Several techniques have been developed to probe gene function through either loss or gain of function genetics in mice, such as conventional/conditional knock-outs and transgenics. However, cell lethality has limited the successful implementation of knockout technologies for some genes. In vivo knockdown approaches relying on tet-regulated siRNA expression may be able to address this problem, but siRNA development has proved challenging for some genes, and the degree of repression by RNA interference varies. Here, we present an alternative approach to achieving control of endogenous gene expression, and apply this system to the major DNA methyltransferase, Dnmt1.;Our approach to controlling endogenous gene expression employs a novel transcriptional regulatory system involving three binary systems, lacI, tetR and gal4, which allow for the reversible up- and down-regulation of a target gene from its endogenous locus.
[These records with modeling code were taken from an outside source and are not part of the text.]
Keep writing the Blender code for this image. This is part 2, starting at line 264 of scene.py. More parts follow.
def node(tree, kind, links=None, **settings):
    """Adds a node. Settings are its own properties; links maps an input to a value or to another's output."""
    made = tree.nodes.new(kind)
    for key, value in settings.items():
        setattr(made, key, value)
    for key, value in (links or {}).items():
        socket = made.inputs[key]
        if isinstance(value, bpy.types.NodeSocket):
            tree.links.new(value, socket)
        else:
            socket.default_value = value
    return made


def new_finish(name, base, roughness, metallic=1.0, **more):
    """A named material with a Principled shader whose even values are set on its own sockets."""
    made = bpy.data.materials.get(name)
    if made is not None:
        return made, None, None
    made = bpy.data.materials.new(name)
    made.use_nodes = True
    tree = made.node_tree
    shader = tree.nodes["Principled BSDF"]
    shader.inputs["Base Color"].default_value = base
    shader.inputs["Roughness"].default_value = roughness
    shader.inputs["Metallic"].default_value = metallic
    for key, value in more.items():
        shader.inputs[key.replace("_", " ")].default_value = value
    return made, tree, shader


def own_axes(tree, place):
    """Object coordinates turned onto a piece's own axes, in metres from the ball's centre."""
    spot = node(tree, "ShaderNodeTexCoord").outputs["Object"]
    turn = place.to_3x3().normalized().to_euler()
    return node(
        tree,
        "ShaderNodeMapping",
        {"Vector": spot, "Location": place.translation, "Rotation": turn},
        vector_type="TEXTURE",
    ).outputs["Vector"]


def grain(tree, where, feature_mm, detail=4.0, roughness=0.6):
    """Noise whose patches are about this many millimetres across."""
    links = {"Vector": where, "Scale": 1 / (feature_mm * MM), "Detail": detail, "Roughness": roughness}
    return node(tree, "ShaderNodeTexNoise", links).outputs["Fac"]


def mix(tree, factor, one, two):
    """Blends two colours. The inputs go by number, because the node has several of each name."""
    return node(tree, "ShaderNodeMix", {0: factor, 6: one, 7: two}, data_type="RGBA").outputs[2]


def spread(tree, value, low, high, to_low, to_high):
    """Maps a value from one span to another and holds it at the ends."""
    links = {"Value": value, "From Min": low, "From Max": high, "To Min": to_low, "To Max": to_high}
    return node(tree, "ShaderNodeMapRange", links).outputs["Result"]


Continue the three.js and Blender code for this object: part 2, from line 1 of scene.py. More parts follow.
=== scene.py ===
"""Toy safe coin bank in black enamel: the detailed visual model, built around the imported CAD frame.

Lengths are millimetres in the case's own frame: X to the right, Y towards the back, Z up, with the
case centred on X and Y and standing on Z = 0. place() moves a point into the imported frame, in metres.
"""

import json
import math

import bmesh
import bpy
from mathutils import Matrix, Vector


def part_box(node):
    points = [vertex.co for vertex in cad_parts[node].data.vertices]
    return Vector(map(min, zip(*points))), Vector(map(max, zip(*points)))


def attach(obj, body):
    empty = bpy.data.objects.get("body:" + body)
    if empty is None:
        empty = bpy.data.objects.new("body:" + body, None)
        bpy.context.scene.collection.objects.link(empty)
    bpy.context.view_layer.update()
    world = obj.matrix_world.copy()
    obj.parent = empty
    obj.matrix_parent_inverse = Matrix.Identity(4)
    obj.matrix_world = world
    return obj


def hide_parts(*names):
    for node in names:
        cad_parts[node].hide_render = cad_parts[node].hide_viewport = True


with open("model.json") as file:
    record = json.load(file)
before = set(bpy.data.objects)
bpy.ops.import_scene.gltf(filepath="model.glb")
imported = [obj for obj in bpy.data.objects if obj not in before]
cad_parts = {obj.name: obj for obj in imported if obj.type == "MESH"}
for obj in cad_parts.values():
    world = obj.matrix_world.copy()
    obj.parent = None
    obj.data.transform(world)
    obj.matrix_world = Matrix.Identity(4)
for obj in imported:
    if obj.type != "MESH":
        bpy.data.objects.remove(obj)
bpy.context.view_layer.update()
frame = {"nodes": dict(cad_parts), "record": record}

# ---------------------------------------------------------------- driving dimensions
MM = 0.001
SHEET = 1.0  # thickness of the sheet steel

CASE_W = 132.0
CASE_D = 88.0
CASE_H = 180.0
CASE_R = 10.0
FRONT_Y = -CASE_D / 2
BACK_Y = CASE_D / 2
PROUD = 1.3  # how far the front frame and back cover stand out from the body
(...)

We engineered a number of modifications into both the lac operator and repressor, which significantly improved the repression as compared to wild type (WT) lac and tet systems. We introduced lac and tet operator sequences together with gal4 DBSs (DNA binding sequence) into the endogenous Dnmt1 promoter through gene-targeting, without noticeably altering promoter activity in the absence of the trans-elements. Endogenous Dnmt1 expression was successfully up and down regulated in a reversible temporo-spatial manner in mice. This technology was potent enough to reproduce the embryonic lethal phenotype of genetic knock-out and to attenuate transcription elongation, and the lethal phenotype was rescued by IPTG treatment. This establishes the first paradigm of experimental rescue of an embryonic lethal phenotype in loss-of-function genetics, and holds great promise for genes for which in vivo characterization have been limited due to a lethal phenotype.;The present study explores the possibility of controlling eukaryotic gene expression through the institution of a physical access to the endogenous promoter, and establishing a proof of principle for the methodology with Dnmt1, a gene for which the use of conventional/conditional knock-outs and transgenic approaches have been limited due to embryonic or cell lethality. In principle, this approach should be applicable to other genes and other organisms.